We'll get to our Atlanta adventures in the next post (we now have a pet whale shark and I've landed an MD-88 airplane), but I forgot to tell you a story from Mammoth Cave. On our second tour, when we were deep under the earth in large, open section of the cave, our ranger told us she had a special treat for us: we had a trio of operatic show choir singers in our group and they were going to sing for us to show off the acoustics of the cave! The ranger brought our singers to the center of the cavern, turned off all the lights, and in the absolute pitch-black darkness, they began to sing the most gorgeous rendition of the Star Spangled Banner in perfect three-part harmony.
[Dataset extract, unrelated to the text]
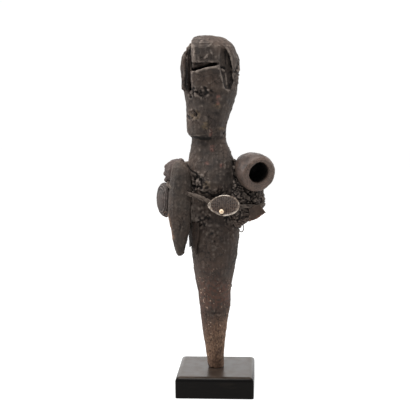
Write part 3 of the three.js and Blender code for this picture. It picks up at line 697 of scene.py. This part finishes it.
# Medicine gourd: a small gourd cut off at the neck and left open, its rind polished by hands at the lip.

gourd = fine_copy("medicine_gourd", "gourd_rind", 0.55, 4)
points, facing = skin_of(gourd)
GOURD_MOUTH = np.array((40.9, -28, 199))
GOURD_AXIS = np.array((0.44, -0.86, -0.26))
GOURD_AXIS = GOURD_AXIS / np.linalg.norm(GOURD_AXIS)
from_mouth = points - GOURD_MOUTH
behind = -(from_mouth @ GOURD_AXIS)
out = np.linalg.norm(from_mouth - (from_mouth @ GOURD_AXIS)[:, None] * GOURD_AXIS, axis=1)
inside = smooth_step((11.5 - out) / 2) * smooth_step((behind - 0.5) / 3)
height = 0.35 * lumps(points, 7, 81) + 0.15 * lumps(points, 2.4, 82)
work(gourd, height, {"inside": inside, "lip": smooth_step((4 - behind) / 4) * (1 - inside)})

rind = Finish("gourd_rind")
speckle = rind.noise(0.9, 5).between(0.42, 0.66)
blotch = rind.noise(7, 4).between(0.35, 0.65)
rind_colour = rind.blend((34, 26, 22), (78, 62, 53), speckle * 0.5 + blotch * 0.5)
rind_colour = rind.blend(rind_colour, (112, 91, 79), rind.mark("lip") * (0.15 + 0.5 * speckle))
rind_colour = rind.blend(rind_colour, (40, 28, 22), rind.mark("hollow").between(0.1, 0.8) * 0.6)
rind_colour = rind.blend(rind_colour, (16, 11, 9), rind.mark("inside"))
dress(gourd, rind.close(rind_colour, 0.5 + 0.2 * speckle, rind.noise(0.8, 4) * 0.6 + speckle * 0.4, 0.2,
                        specular_ior_level=0.4), "gourd_rind", "medicine_gourd")


# Hide flap: a stiff scrap of dried hide tucked under the lashing at the right.

hide = fine_copy("hide_flap", "hide_scrap", 0.4)
points, facing = skin_of(hide)
height = 0.3 * lumps(points, 4, 91) + 0.15 * lumps(points, 1.5, 92)
work(hide, height, {"rim": smooth_step((162.5 - points[:, 2] + 0.45 * (points[:, 0] - 38)) / 4)})


def hide_colours(cake, colour):
    return cake.blend(colour, (150, 92, 66), cake.mark("rim") * cake.noise(2.5, 4).between(0.3, 0.6))


dress(hide, caked("dry_hide", (40, 32, 28), (66, 54, 47), (104, 88, 78), hide_colours), "dry_hide", "hide_flap")


# Knobbed pod and ridged disc: a seed pod and an oval seed or husk, bound to the left side and lightly caked.

pod = fine_copy("knobbed_pod", "pod_husk", 0.45)
points, facing = skin_of(pod)
height = 0.22 * lumps(points, 3, 101) + 0.12 * lumps(points, 1.3, 102)
work(pod, height, {})
dress(pod, caked("pod_husk", (46, 38, 36), (76, 65, 61), (130, 114, 108), rough=0.7, deep=0.25),
      "pod_husk", "knobbed_pod")

disc = fine_copy("ridged_disc", "disc_husk", 0.45)
points, facing = skin_of(disc)
height = 0.15 * lumps(points, 3, 111) + 0.1 * lumps(points, 1.3, 112)
work(disc, height, {})
dress(disc, caked("disc_husk", (30, 26, 24), (58, 50, 47), (116, 106, 101), rough=0.62, deep=0.2),
      "disc_husk", "ridged_disc")


# Disc ring: a small ring of dark metal stuck to the lower rim of the disc.

ring = fine_copy("disc_ring", "dark_ring", 0.3)
points, facing = skin_of(ring)
work(ring, 0.1 * lumps(points, 1.2, 121), {}, 0.1)
iron = Finish("dark_metal")
rust = iron.noise(1.5, 5).between(0.4, 0.65)
dress(ring, iron.close(iron.blend((34, 29, 26), (82, 58, 42), rust), 0.55 + 0.3 * rust, iron.noise(0.6), 0.1,
                       metallic=0.4), "dark_metal", "disc_ring")


# Lashing cord: one turn of three-ply cord round everything, caked like the rest.

LASHING = [
    (-2.8, -23.6, 174.6), (-8.1, -24, 178), (-14.2, -24, 180.3), (-20.3, -23.8, 182), (-28, -24.7, 184.4),
    (-35, -22.7, 187), (-39.4, -17.4, 188.8), (-40.8, -9, 190), (-39.6, 2, 190), (-34, 12, 188), (-23, 19.6, 184),
    (-8, 22.6, 180), (10, 22.4, 176), (25, 17, 172.6), (37, 10, 171), (43, 1, 170.6), (42.8, -8, 170.8),
    (39.6, -15.4, 171.2), (32, -19.8, 171), (24, -22.2, 171.2), (14, -23, 171.6), (5, -23, 172.8),
]
LASHING_RADIUS = 1.95


def laid_cord(name, route, radius, lay, closed=False, lobes=3, bulge=0.16):
    """A cord of twisted strands along a route. lay is the length of cord in which its strands go once round."""
    section = bpy.data.curves.new(name + "_section", "CURVE")
    outline = section.splines.new("POLY")
    corners = 8 * lobes
    outline.points.add(corners - 1)
    for corner, point in enumerate(outline.points):
        turn = 2 * math.pi * corner / corners
        away = radius * (1 - bulge + bulge * abs(math.cos(lobes * turn / 2)) * 1.6) * MM
        point.co = (away * math.cos(turn), away * math.sin(turn), 0, 1)
    outline.use_cyclic_u = True
    section_piece = bpy.data.objects.new(name + "_section", section)
    path = bpy.data.curves.new(name, "CURVE")
    path.dimensions = "3D"
    path.twist_mode = "MINIMUM"
    path.bevel_mode = "OBJECT"
    path.bevel_object = section_piece
    path.use_fill_caps = not closed
    run = path.splines.new("POLY")
    fine = smoothed(route, closed)
    run.points.add(len(fine) - 1)
    gone = 0.0
    for index, point in enumerate(fine):
        if index:
            gone += (Vector(point) - Vector(fine[index - 1])).length
        run.points[index].co = (*[value * MM for value in point], 1)
        run.points[index].tilt = 2 * math.pi * gone / lay
    run.use_cyclic_u = closed
    cord = bpy.data.objects.new(name, path)
    scene.collection.objects.link(cord)
    made = cord.evaluated_get(bpy.context.evaluated_depsgraph_get())
    mesh = bpy.data.meshes.new_from_object(made)
    bpy.data.objects.remove(cord)
    bpy.data.objects.remove(section_piece)
    form = bmesh.new()
    form.from_mesh(mesh)
    bmesh.ops.remove_doubles(form, verts=form.verts, dist=0.01 * MM)
    bmesh.ops.recalc_face_normals(form, faces=form.faces)
    return linked(name, form)


def smoothed(route, closed, step=0.6):
    """Places about a step apart on a smooth curve through a route's points."""
    knots = [np.array(point, float) for point in route]
    if closed:
        knots = [knots[-1]] + knots + knots[:2]
    else:
        knots = [2 * knots[0] - knots[1]] + knots + [2 * knots[-1] - knots[-2]]
    fine = []
    for a, b, c, d in zip(knots, knots[1:], knots[2:], knots[3:]):
        count = max(2, int(np.linalg.norm(c - b) / step))
        for part in range(count):
            t = part / count
            fine.append(tuple(0.5 * (2 * b + (c - a) * t + (2 * a - 5 * b + 4 * c - d) * t ** 2
                                     + (3 * b - a - 3 * c + d) * t ** 3)))
    if not closed:
        fine.append(tuple(knots[-2]))
    return fine


lashing = laid_cord("lashing", LASHING, LASHING_RADIUS, 30, closed=True)
points, facing = skin_of(lashing)

# On the front of the peg the cord is buried in the coat of clay
buried = smooth_step((-20.5 - points[:, 0]) / 3) * smooth_step((points[:, 0] + 42) / 2) * (points[:, 1] < -8)
points[:, 1] += 1.9 * buried
lashing.data.vertices.foreach_set("co", (points * MM).ravel())
lashing.data.update()
knotty = 0.45 * clods(points, 4.2, 130) + 0.3 * lumps(points, 3, 131) + 0.15 * lumps(points, 1.3, 132) - 0.25
work(lashing, knotty, {}, 0.2)
crumble(lashing, points, facing, np.ones(len(points)), 120, (0.7, 1.7), 133)
dress(lashing, caked("crusted_cord", (34, 29, 26), (58, 50, 45), (92, 82, 74)), "crusted_cord", "lashing_cord")

THIN_CORD = [(-17.6, -19.6, 178), (-17.6, -19.5, 171), (-17.6, -18.9, 164), (-17.6, -17, 157.6)]
thin = laid_cord("thin_string", THIN_CORD, 0.62, 5, lobes=2)
points, facing = skin_of(thin)
work(thin, 0.06 * lumps(points, 1.5, 141), {}, 0.1)
dress(thin, caked("crusted_string", (46, 39, 35), (70, 62, 56), (100, 90, 82)), "crusted_cord", "thin_cord")

LOOP = [(25.4, -5, 152.4), (26.2, -6, 149.4), (25, -6.6, 146.4), (22.9, -6.6, 146.4), (21.8, -6.4, 149)]
loop = laid_cord("string_loop", LOOP, 0.5, 4, lobes=2)
points, facing = skin_of(loop)
work(loop, 0.05 * lumps(points, 1.5, 151), {}, 0.1)
dress(loop, caked("crusted_loop", (60, 52, 48), (90, 80, 74), (130, 119, 110)), "crusted_cord", "cord_loop")


# Chest shell and bead: a small worn shell hung face out on the lashing, with a pale bead stuck in it.

shell = fine_copy("chest_shell", "shell_dish", 0.32, 3)
points, facing = skin_of(shell)
SHELL_CENTRE = np.array((10, -27.4, 172.6))
away = np.hypot((points[:, 0] - SHELL_CENTRE[0]) / 13.5, (points[:, 2] - SHELL_CENTRE[2]) / 9.4)
within = smooth_step((0.93 - away) / 0.12) * smooth_step(-facing[:, 1])
ribs = np.sin((points[:, 0] - SHELL_CENTRE[0]) * 2 * math.pi / 1.9 + 1.2 * lumps(points, 4, 161))
height = 0.16 * ribs * within + 0.15 * lumps(points, 2.6, 162)
work(shell, height, {"inside": within, "rim": smooth_step((away - 0.86) / 0.1) * smooth_step(-facing[:, 1] * 2)}, 0.12)
nacre = Finish("worn_shell")
shell_motes = nacre.noise(1.0, 5).between(0.35, 0.7)
shell_colour = nacre.blend((88, 74, 64), (130, 114, 100), shell_motes)
shell_colour = nacre.blend(shell_colour, (60, 44, 36), nacre.mark("inside") * (1 - 0.5 * shell_motes))
shell_colour = nacre.blend(shell_colour, (205, 192, 178), nacre.mark("rim") * nacre.noise(5, 3).between(0.42, 0.58))
shell_colour = nacre.blend(shell_colour, (24, 18, 15), nacre.mark("hollow") * 0.8)
dress(shell, nacre.close(shell_colour, 0.34 + 0.2 * shell_motes, nacre.noise(0.7, 3), 0.1,
                         specular_ior_level=0.5), "worn_shell", "chest_shell")

bead = fine_copy("shell_bead", "bead", 0.22, 2)
points, facing = skin_of(bead)
BEAD_CENTRE = np.array((7.4, -28.9, 167.4))
bead_away = np.hypot(points[:, 0] - BEAD_CENTRE[0], points[:, 2] - BEAD_CENTRE[2])
dimple = smooth_step(1 - bead_away / 0.9) * front(facing)
work(bead, -0.5 * dimple + 0.05 * lumps(points, 1.2, 171), {"hole": dimple}, 0.1)
glaze = Finish("pale_bead")
bead_colour = glaze.blend((226, 196, 160), (240, 218, 190), glaze.noise(1.2, 3))
bead_colour = glaze.blend(bead_colour, (190, 130, 84), glaze.mark("hole"))
dress(bead, glaze.close(bead_colour, 0.4, glaze.noise(0.8), 0.03), "pale_bead", "shell_bead")


# Bark strip: dark bark clinging to the stake between it and the peg, torn off below.

bark = fine_copy("bark_strip", "bark", 0.4)
points, facing = skin_of(bark)
bark_grain = lumps(points, 1.6, 181, (1, 1, 0.2))
work(bark, 0.3 * bark_grain + 0.2 * lumps(points, 2.5, 182), {})
dress(bark, caked("dark_bark", (18, 14, 12), (34, 27, 23), (64, 53, 46)), "dark_bark", "bark_strip")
When it ended and the last notes echoed through the cave, the ranger flipped the soft running lights back on and I could see that at least half the tour group was crying. It was gorgeous and so very special.

As Landon said afterward, "Mom, we get the most special things on our trips. First we get to be the special festival family at Disney World, and now this!" I adore that he puts those two things in the same category, and recognizes how special they are. It was certainly something I'll never forget, and those are the moments you go on vacation for.

1 comment:

  1. I may be crying at your story of the Star Spangled Banner. Love your post! And Landon’s comment.